Stephanie-Joy Eerhart

Jarig in de daklozenopvang

Columnist Stephanie-Joy Eerhart ziet dat het leven in de opvang gewoon doorgaat, corona of niet. ‘Doe nou maar open, je gaat het echt leuk vinden. Enne, doe ff een onderbroek aan!’

Stephanie-Joy Eerhart

‘Jah?’ klinkt er slaperig vanachter de deur. ‘Doe je open?’ vraagt collega Alfred door de deur. ‘Wat is er dan?’ hoor ik vragen. ‘Doe nou maar open, je gaat het echt leuk vinden. Enne, doe ff een onderbroek aan!’ roept Alfred er snel achteraan. ‘Ja, asjeblieft!’ verzucht ik. 

Het duurt even, maar dan komt er een slaperig hoofd in de deuropening. Zijn haren staan alle kanten op, zijn ogen nog dik van de diepe slaap. ‘Lang zal hij leven, lang zal hij leven, lang zal hij leven in de gloria...’ zingen Alfred en ik zo ingetogen mogelijk. De andere mannen op de gang zullen het vast niet waarderen als we om 08.30 uur staan te zingen. Het kan ons ook eigenlijk niet schelen. De man voor wie we zingen, Danny, is vandaag jarig en mag zijn vriendin en dochtertje niet ontvangen vanwege het coronavirus. ‘Is dit speciaal voor mij?’ vraagt hij terwijl hij het dienblad met een ontbijtje en een cadeautje in ontvangst neemt. ‘Ja jongen, en geniet ervan!’ zegt Alfred terwijl we aanstalten maken naar de volgende te gaan. ‘Is er nog iemand jarig?’ vraagt Danny terwijl hij op mijn dienblad wijst.’ ‘Ja het is echt geen 1 aprilgrap,’ zeggen we, ‘Kemal is ook jarig vandaag.’

We kloppen. Roepen. Kloppen weer. Even zijn we zelfs bang dat Kemal er niet is. Maar dan hoort Alfred een kreun en roepen we dat we de deur openmaken. Kemal ligt op zijn buik met zijn hand uit het bed bungelend. Een asbak op het kleine tafeltje naast hem, onder het bed asresten. Dit keer zingen we uit volle borst hem toe. Langzaam en nog lichtelijk gedesoriënteerd komt hij overeind, lachend.

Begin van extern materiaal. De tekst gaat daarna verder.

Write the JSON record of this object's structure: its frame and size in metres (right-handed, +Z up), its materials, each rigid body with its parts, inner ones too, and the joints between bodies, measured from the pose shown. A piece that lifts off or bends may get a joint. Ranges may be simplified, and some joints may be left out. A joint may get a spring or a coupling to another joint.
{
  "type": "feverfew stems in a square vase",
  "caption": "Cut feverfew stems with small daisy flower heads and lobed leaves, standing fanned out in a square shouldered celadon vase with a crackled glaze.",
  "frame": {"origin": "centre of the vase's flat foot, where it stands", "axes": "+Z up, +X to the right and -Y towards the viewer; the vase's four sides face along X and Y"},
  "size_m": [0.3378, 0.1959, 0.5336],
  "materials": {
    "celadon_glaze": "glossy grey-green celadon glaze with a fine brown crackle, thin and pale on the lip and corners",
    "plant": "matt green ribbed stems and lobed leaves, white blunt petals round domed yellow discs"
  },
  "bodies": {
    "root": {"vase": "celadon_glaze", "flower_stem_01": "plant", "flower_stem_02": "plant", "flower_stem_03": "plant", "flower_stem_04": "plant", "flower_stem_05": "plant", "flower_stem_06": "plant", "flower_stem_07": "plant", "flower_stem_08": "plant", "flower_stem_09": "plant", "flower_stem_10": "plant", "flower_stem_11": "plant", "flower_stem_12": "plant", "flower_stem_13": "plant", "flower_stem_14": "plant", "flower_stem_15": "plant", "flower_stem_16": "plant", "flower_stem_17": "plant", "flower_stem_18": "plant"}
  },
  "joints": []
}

De blijdschap van deze man, die zo vaak een conflict heeft met de begeleiders, zo diep in zijn verslaving aan alcohol en drugs wegzakt en zo uitziet naar zijn detox-opname eind deze maand, doet ons smelten. ‘Geniet ervan!’ roepen we, terwijl we zijn kamer verlaten. In de gang wil ik Alfred een boks geven. O nee, dat kan natuurlijk niet, het virus. 

Als er even later op de kantoordeur geklopt wordt, staat daar Kemal. Met het frikandelbroodje. ‘Sorry hè, maar het is varkensvlees. De rest is echt geweldig!’ zegt hij terwijl hij zijn duim opsteekt. O ja, varkensvlees. Hij is natuurlijk moslim. Het was voor mij blijkbaar ook nog wat te vroeg in de Albert Heijn.